Events
Special MaD Seminar: Theoretical Foundations of Pretrained Models
Speaker: Qi Lei
Location:
TBA
Videoconference link:
https://nyu.zoom.us/j/99508761160
Date: Thursday, January 20, 2022
A pre-trained model refers to any model trained on broad data at scale and can be adapted (e.g., fine-tuned) to a wide range of downstream tasks. The rise of pre-trained models (e.g., BERT, GPT-3, CLIP, Codex, MAE) transforms applications in various domains and aligns with how humans learn. Humans and animals first establish their concepts or impressions from different data domains and data modalities. The learned concepts then help them learn specific tasks with minimal external instructions. Accordingly, we argue that a pre-trained model follows a similar procedure through the lens of deep representation learning.

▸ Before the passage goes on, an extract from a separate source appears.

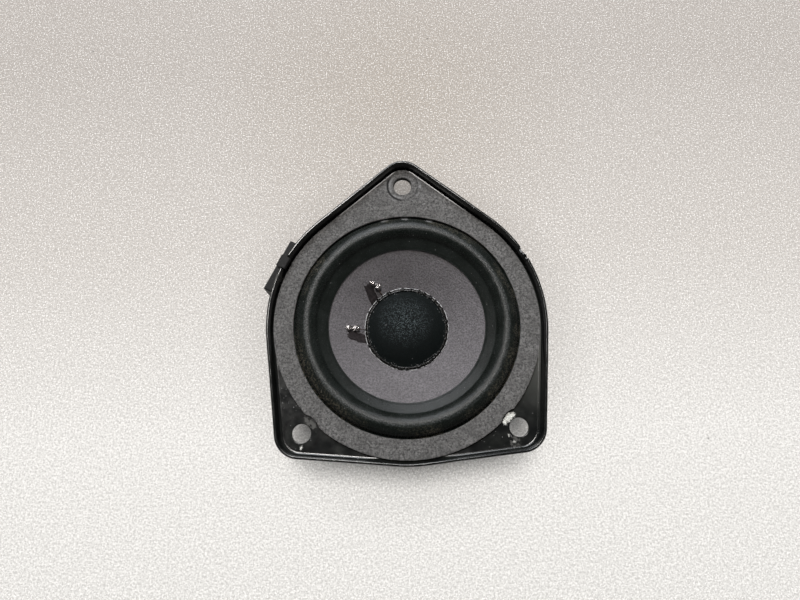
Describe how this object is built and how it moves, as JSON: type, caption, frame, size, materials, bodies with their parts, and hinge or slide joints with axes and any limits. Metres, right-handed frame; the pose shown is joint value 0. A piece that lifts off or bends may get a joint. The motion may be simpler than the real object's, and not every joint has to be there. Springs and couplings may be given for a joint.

1) Learn a data representation that filters out irrelevant information from the training tasks; 2) Transfer the data representation to downstream tasks with few labeled samples and simple models.

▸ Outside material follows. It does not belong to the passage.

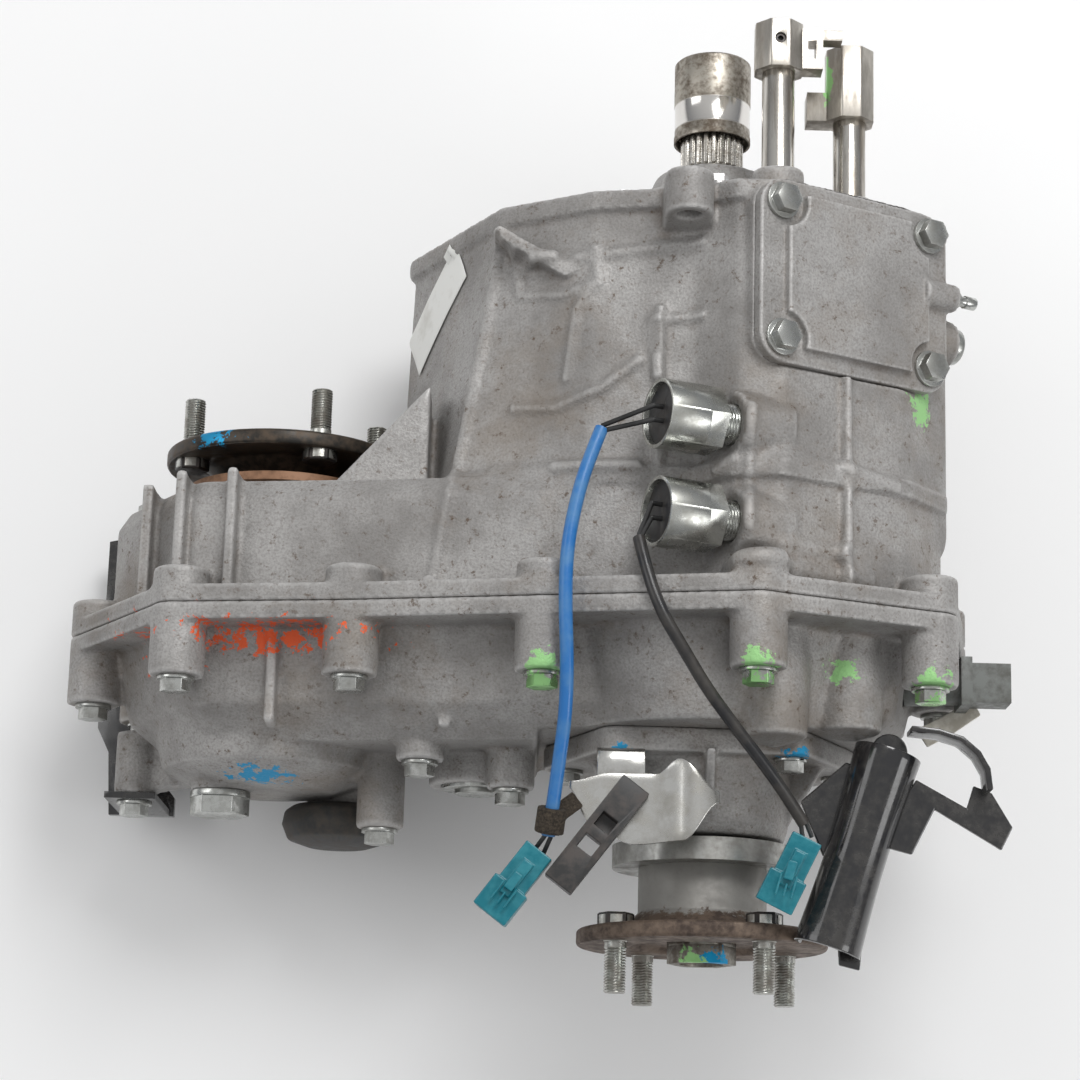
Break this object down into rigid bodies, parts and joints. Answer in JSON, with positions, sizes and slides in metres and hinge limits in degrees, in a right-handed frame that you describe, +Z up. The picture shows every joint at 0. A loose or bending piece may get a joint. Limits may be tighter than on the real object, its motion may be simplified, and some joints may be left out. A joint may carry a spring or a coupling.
{
  "type": "transfer case",
  "caption": "Two-range transfer case: split aluminium housing, chain-driven front output, rear output flange and two shift rods.",
  "frame": {"origin": "input axis at the face that bolts to the gearbox adapter", "axes": "+Y forward along the input axis, +Z up, +X away from the front output"},
  "size_m": [0.4345, 0.449, 0.2378],
  "materials": {
    "cast_aluminium": "sand-cast, matt",
    "machined_steel": "turned",
    "gear_steel": "ground",
    "zinc_steel": "zinc plated",
    "dark_iron": "dark oxide",
    "rusty_steel": "surface rust",
    "brown_ring": "brown oxide",
    "black_paint": "gloss black",
    "black_plastic": "moulded",
    "teal_plastic": "moulded",
    "grey_plastic": "moulded",
    "blue_sleeve": "vinyl sleeve",
    "black_sleeve": "vinyl sleeve",
    "rubber": "moulded rubber",
    "cloth_tape": "fleece tape"
  },
  "bodies": {
    "case": {"front_case": "cast_aluminium", "rear_case": "cast_aluminium", "tail_housing": "cast_aluminium", "bearing_retainer": "cast_aluminium", "retainer_bolts": "zinc_steel", "case_bolts": "zinc_steel", "tail_bolts": "zinc_steel", "shift_cover": "cast_aluminium", "cover_bolts": "zinc_steel", "breather_nozzle": "zinc_steel", "input_bearing": "gear_steel", "large_bearings": "gear_steel", "small_bearings": "gear_steel", "input_seal": "rubber", "rear_seal": "rubber", "front_seal": "rubber", "ring_gear": "gear_steel", "drive_chain": "gear_steel", "switch_bodies": "zinc_steel", "switch_insulators": "black_plastic", "blue_cable": "blue_sleeve", "black_cable": "black_sleeve", "cable_leads": "black_sleeve", "connectors": "teal_plastic", "tape_wrap": "cloth_tape", "cable_clip": "black_plastic", "shield_plate": "zinc_steel", "plugs": "zinc_steel", "speed_sensor": "grey_plastic", "harness_bracket": "black_paint", "side_bracket": "black_paint", "mass_damper": "rubber"},
    "input": {"input_shaft": "machined_steel", "input_sleeve": "machined_steel"},
    "carrier": {"planet_carrier": "gear_steel", "planet_pins": "gear_steel"},
    "planet_a": {"planet_1": "gear_steel"},
    "planet_b": {"planet_2": "gear_steel"},
    "planet_c": {"planet_3": "gear_steel"},
    "rear_output": {"output_shaft": "gear_steel", "centre_differential": "gear_steel", "drive_sprocket": "gear_steel", "rear_flange": "rusty_steel", "rear_studs": "zinc_steel", "rear_nut": "dark_iron", "rear_deflector": "zinc_steel"},
    "front_output": {"front_shaft": "gear_steel", "driven_sprocket": "gear_steel", "front_flange": "dark_iron", "front_studs": "machined_steel", "front_nut": "dark_iron", "front_deflector": "brown_ring"},
    "range_shift": {"range_rod": "machined_steel", "range_fork": "gear_steel", "range_head": "machined_steel"},
    "lock_shift": {"lock_rod": "machined_steel", "lock_fork": "gear_steel", "lock_head": "machined_steel"},
    "range_collar_body": {"range_collar": "gear_steel"},
    "lock_collar_body": {"lock_collar": "gear_steel"}
  },
  "joints": [
    {"name": "input_spin", "type": "hinge", "parent": "case", "child": "input", "pos_m": [0, 0, 0], "axis": [0, 1, 0], "continuous": true},
    {"name": "rear_output_spin", "type": "hinge", "parent": "case", "child": "rear_output", "pos_m": [0, 0, 0], "axis": [0, 1, 0], "continuous": true},
    {"name": "front_output_spin", "type": "hinge", "parent": "case", "child": "front_output", "pos_m": [-0.20123, 0, -0.038], "axis": [0, 1, 0], "continuous": true},
    {"name": "carrier_spin", "type": "hinge", "parent": "case", "child": "carrier", "pos_m": [0, 0, 0], "axis": [0, 1, 0], "continuous": true},
    {"name": "planet_a_spin", "type": "hinge", "parent": "carrier", "child": "planet_a", "pos_m": [0, 0, 0.039], "axis": [0, 1, 0], "continuous": true},
    {"name": "planet_b_spin", "type": "hinge", "parent": "carrier", "child": "planet_b", "pos_m": [0.03377, 0, -0.0195], "axis": [0, 1, 0], "continuous": true},
    {"name": "planet_c_spin", "type": "hinge", "parent": "carrier", "child": "planet_c", "pos_m": [-0.03377, 0, -0.0195], "axis": [0, 1, 0], "continuous": true},
    {"name": "range_slide", "type": "slide", "parent": "case", "child": "range_shift", "axis": [0, 1, 0], "range_m": [-0.018, 0]},
    {"name": "lock_slide", "type": "slide", "parent": "case", "child": "lock_shift", "axis": [0, 1, 0], "range_m": [-0.008, 0]},
    {"name": "range_collar_slide", "type": "slide", "parent": "rear_output", "child": "range_collar_body", "axis": [0, 1, 0], "range_m": [-0.018, 0]},
    {"name": "lock_collar_slide", "type": "slide", "parent": "rear_output", "child": "lock_collar_body", "axis": [0, 1, 0], "range_m": [-0.008, 0]}
  ],
  "couplings": [
    {"joint": "input_spin", "follows": "rear_output_spin", "ratio": 1},
    {"joint": "front_output_spin", "follows": "rear_output_spin", "ratio": 1},
    {"joint": "carrier_spin", "follows": "rear_output_spin", "ratio": 0.38462},
    {"joint": "planet_a_spin", "follows": "rear_output_spin", "ratio": -2.0513},
    {"joint": "planet_b_spin", "follows": "rear_output_spin", "ratio": -2.0513},
    {"joint": "planet_c_spin", "follows": "rear_output_spin", "ratio": -2.0513},
    {"joint": "range_collar_slide", "follows": "range_slide", "ratio": 1},
    {"joint": "lock_collar_slide", "follows": "lock_slide", "ratio": 1}
  ]
}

This talk establishes some theoretical understanding for pre-trained models under different settings, ranging from supervised pretraining, meta-learning, and self-supervised learning to domain adaptation or domain generalization. I will discuss the sufficient (and sometimes necessary) conditions for pre-trained models to work based on the statistical relation between training and downstream tasks. The theoretical analyses partly answer how they work, when they fail, guide technical decisions for future work, and inspire new methods in pre-trained models.